▶ **Stored data**:
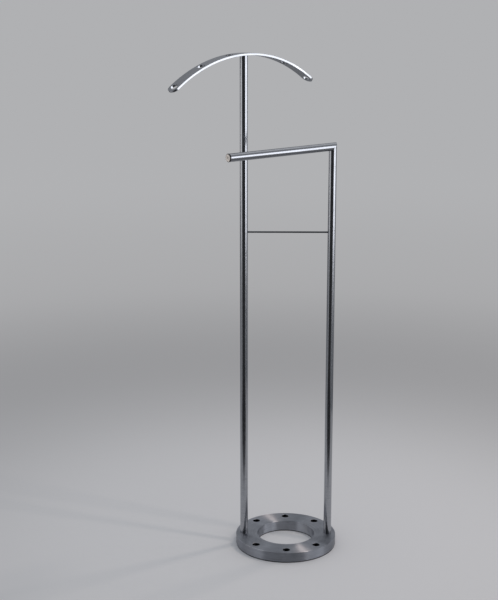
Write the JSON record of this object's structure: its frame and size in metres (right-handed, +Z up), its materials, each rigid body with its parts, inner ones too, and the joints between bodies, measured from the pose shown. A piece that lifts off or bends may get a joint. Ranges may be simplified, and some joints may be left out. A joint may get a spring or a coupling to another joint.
{
  "type": "valet stand",
  "caption": "Free-standing valet stand: upright steel tubes in a heavy flange ring base, an arched flat hanger bar on the tall one and a level trouser bar mitred onto the short one.",
  "frame": {"origin": "centre of the base ring's bore, on the floor plane under the gasket", "axes": "+Z up along the bore's axis; +X from the tall post to the short post; the trouser bar reaches out towards -Y"},
  "size_m": [0.3962, 0.3757, 1.22],
  "materials": {
    "turned_flange_steel": "lathe turned, satin",
    "gasket_rubber": "matte black sheet rubber",
    "satin_tube_steel": "satin stainless tube, brushed along its length",
    "cold_drawn_rod_steel": "bright drawn stainless rod",
    "turned_cap_steel": "faced on a lathe, bevelled rim",
    "polished_bar_steel": "brushed broad faces, polished narrow edges",
    "fastener_steel": "plain stainless"
  },
  "bodies": {
    "root": {"base_flange": "turned_flange_steel", "floor_gasket": "gasket_rubber", "tall_post": "satin_tube_steel", "short_post": "satin_tube_steel", "cross_rod": "cold_drawn_rod_steel", "trouser_bar": "satin_tube_steel", "trouser_bar_end_cap": "turned_cap_steel", "hanger_bar": "polished_bar_steel", "hanger_screw": "fastener_steel", "tall_post_top_plug": "fastener_steel", "tall_post_foot_plug": "fastener_steel", "short_post_foot_plug": "fastener_steel", "base_screws": "fastener_steel", "base_lock_washers": "fastener_steel"}
  },
  "joints": []
}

▶ **Work required**:
Please output the entire listing exactly as it stands.

▶ **The reply**:
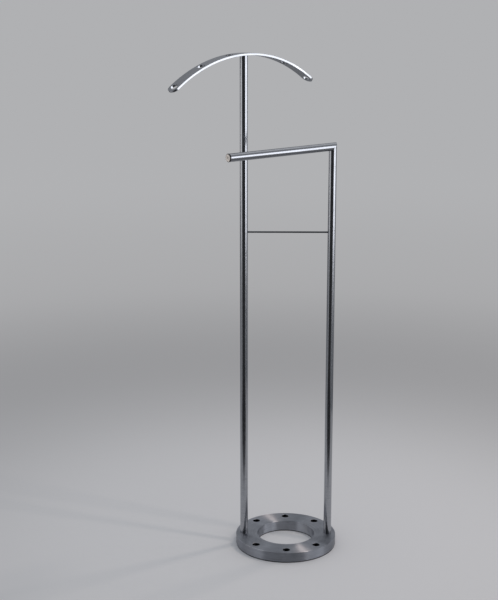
Write the JSON record of this object's structure: its frame and size in metres (right-handed, +Z up), its materials, each rigid body with its parts, inner ones too, and the joints between bodies, measured from the pose shown. A piece that lifts off or bends may get a joint. Ranges may be simplified, and some joints may be left out. A joint may get a spring or a coupling to another joint.
{
  "type": "valet stand",
  "caption": "Free-standing valet stand: upright steel tubes in a heavy flange ring base, an arched flat hanger bar on the tall one and a level trouser bar mitred onto the short one.",
  "frame": {"origin": "centre of the base ring's bore, on the floor plane under the gasket", "axes": "+Z up along the bore's axis; +X from the tall post to the short post; the trouser bar reaches out towards -Y"},
  "size_m": [0.3962, 0.3757, 1.22],
  "materials": {
    "turned_flange_steel": "lathe turned, satin",
    "gasket_rubber": "matte black sheet rubber",
    "satin_tube_steel": "satin stainless tube, brushed along its length",
    "cold_drawn_rod_steel": "bright drawn stainless rod",
    "turned_cap_steel": "faced on a lathe, bevelled rim",
    "polished_bar_steel": "brushed broad faces, polished narrow edges",
    "fastener_steel": "plain stainless"
  },
  "bodies": {
    "root": {"base_flange": "turned_flange_steel", "floor_gasket": "gasket_rubber", "tall_post": "satin_tube_steel", "short_post": "satin_tube_steel", "cross_rod": "cold_drawn_rod_steel", "trouser_bar": "satin_tube_steel", "trouser_bar_end_cap": "turned_cap_steel", "hanger_bar": "polished_bar_steel", "hanger_screw": "fastener_steel", "tall_post_top_plug": "fastener_steel", "tall_post_foot_plug": "fastener_steel", "short_post_foot_plug": "fastener_steel", "base_screws": "fastener_steel", "base_lock_washers": "fastener_steel"}
  },
  "joints": []
}